**Description of the task:** Copy out the data below verbatim.

--- Start ---

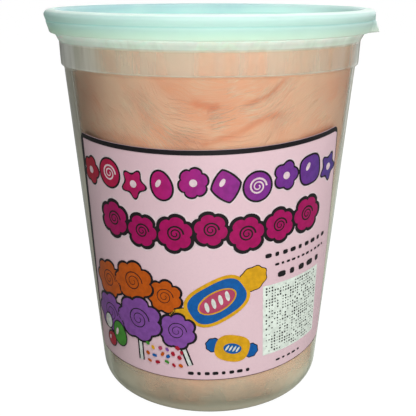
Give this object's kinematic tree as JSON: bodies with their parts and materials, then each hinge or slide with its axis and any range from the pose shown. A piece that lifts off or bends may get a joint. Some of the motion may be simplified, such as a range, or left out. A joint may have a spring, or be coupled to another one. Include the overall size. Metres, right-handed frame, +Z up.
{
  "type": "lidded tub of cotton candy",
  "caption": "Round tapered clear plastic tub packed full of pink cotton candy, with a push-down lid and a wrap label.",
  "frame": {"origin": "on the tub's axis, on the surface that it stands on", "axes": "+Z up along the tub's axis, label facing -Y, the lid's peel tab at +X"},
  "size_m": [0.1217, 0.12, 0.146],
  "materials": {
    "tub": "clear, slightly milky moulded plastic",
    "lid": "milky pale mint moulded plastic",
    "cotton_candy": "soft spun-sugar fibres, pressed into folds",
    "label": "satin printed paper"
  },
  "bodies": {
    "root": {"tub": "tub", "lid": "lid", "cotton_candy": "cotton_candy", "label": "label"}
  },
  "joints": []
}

--- End ---

**Solved problem:**
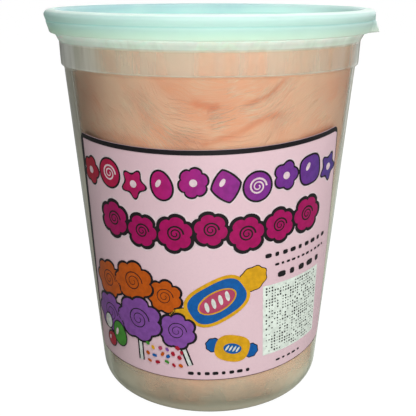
Give this object's kinematic tree as JSON: bodies with their parts and materials, then each hinge or slide with its axis and any range from the pose shown. A piece that lifts off or bends may get a joint. Some of the motion may be simplified, such as a range, or left out. A joint may have a spring, or be coupled to another one. Include the overall size. Metres, right-handed frame, +Z up.
{
  "type": "lidded tub of cotton candy",
  "caption": "Round tapered clear plastic tub packed full of pink cotton candy, with a push-down lid and a wrap label.",
  "frame": {"origin": "on the tub's axis, on the surface that it stands on", "axes": "+Z up along the tub's axis, label facing -Y, the lid's peel tab at +X"},
  "size_m": [0.1217, 0.12, 0.146],
  "materials": {
    "tub": "clear, slightly milky moulded plastic",
    "lid": "milky pale mint moulded plastic",
    "cotton_candy": "soft spun-sugar fibres, pressed into folds",
    "label": "satin printed paper"
  },
  "bodies": {
    "root": {"tub": "tub", "lid": "lid", "cotton_candy": "cotton_candy", "label": "label"}
  },
  "joints": []
}